As for commecial value of property, things change, did anyone get rewarded when the valuable railroad land and towns got replaced with modern highways? No they adapted or they died.
Did the people that REAPED the rewards of their telehub loactions plan for change or did they just suck their dollars out of their property. Expecting Lindens to develop complex schemes for the rewarding of Lindens isnt their job.
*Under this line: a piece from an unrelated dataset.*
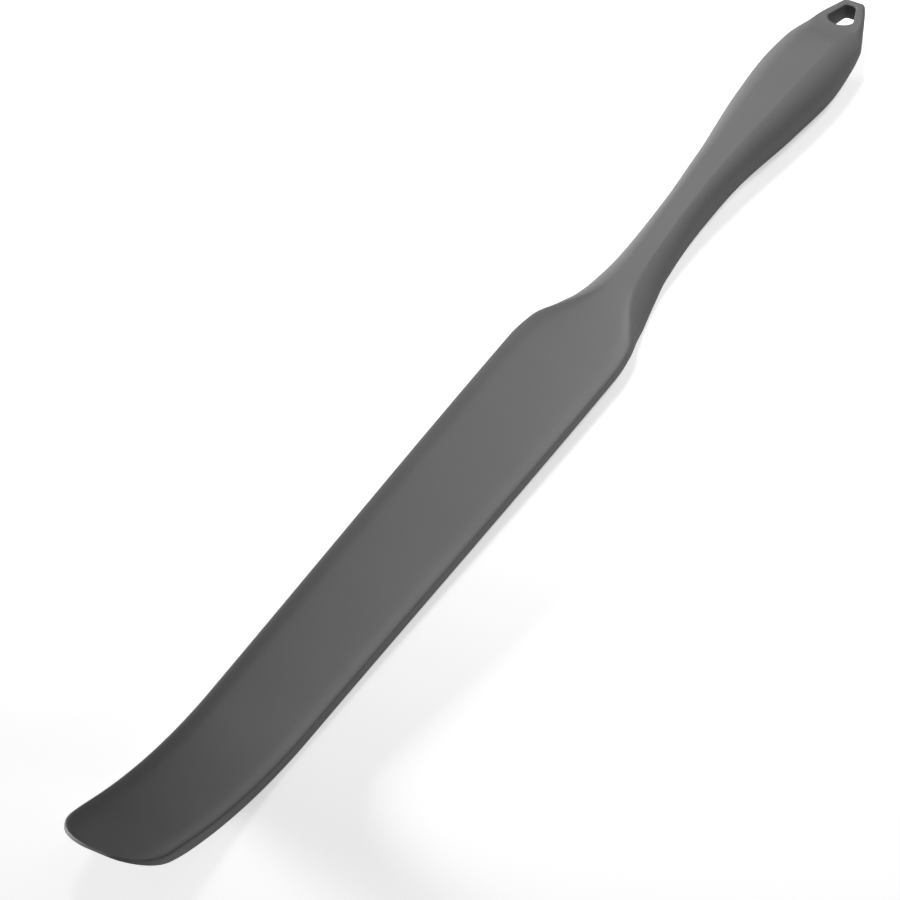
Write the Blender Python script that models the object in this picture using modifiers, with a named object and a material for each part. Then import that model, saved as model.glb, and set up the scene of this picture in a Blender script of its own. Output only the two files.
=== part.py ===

People who want 'PAID' should earn it by truly offering a service or object for the community not expect to make money from someone 'passing through'

Ok thats my two cents anyway

Sara
Eep Quirk
Absolutely Relative
Join date: 15 Dec 2004
Posts: 1,211
04-03-2006 19:10
From: Andrew Linden
While it might be nice to give parcel owners the option to set a "no teleports to this parcel" propery which reroutes incomming teleports to the nearest telehub, due to inflexibilities of our system this would be difficult to implement at this time. There are changes currently in the pipe that may make this possible in the future.

Rerouting a teleport to the nearest teleportable parcel in the same region is relatively easy and probably will be implemented to handle the cases where teleports should not be allowed due to parcel permissions. The same system could serve to prevent teleports directly into to a parcel whose owner doesn't want any. In general this would route most people to some spot directly on the border of the intended parcel.
Why can't this be done when a sim goes down instead of mindlessly logging off the user? In such a case, where the sim is hung/crashed, the grid server (whatever it's called) should teleport the user to the closest parcel/sim/telehub/infohub or even the user's home location. It gets VERY annoying having to relog every time I sim crashes!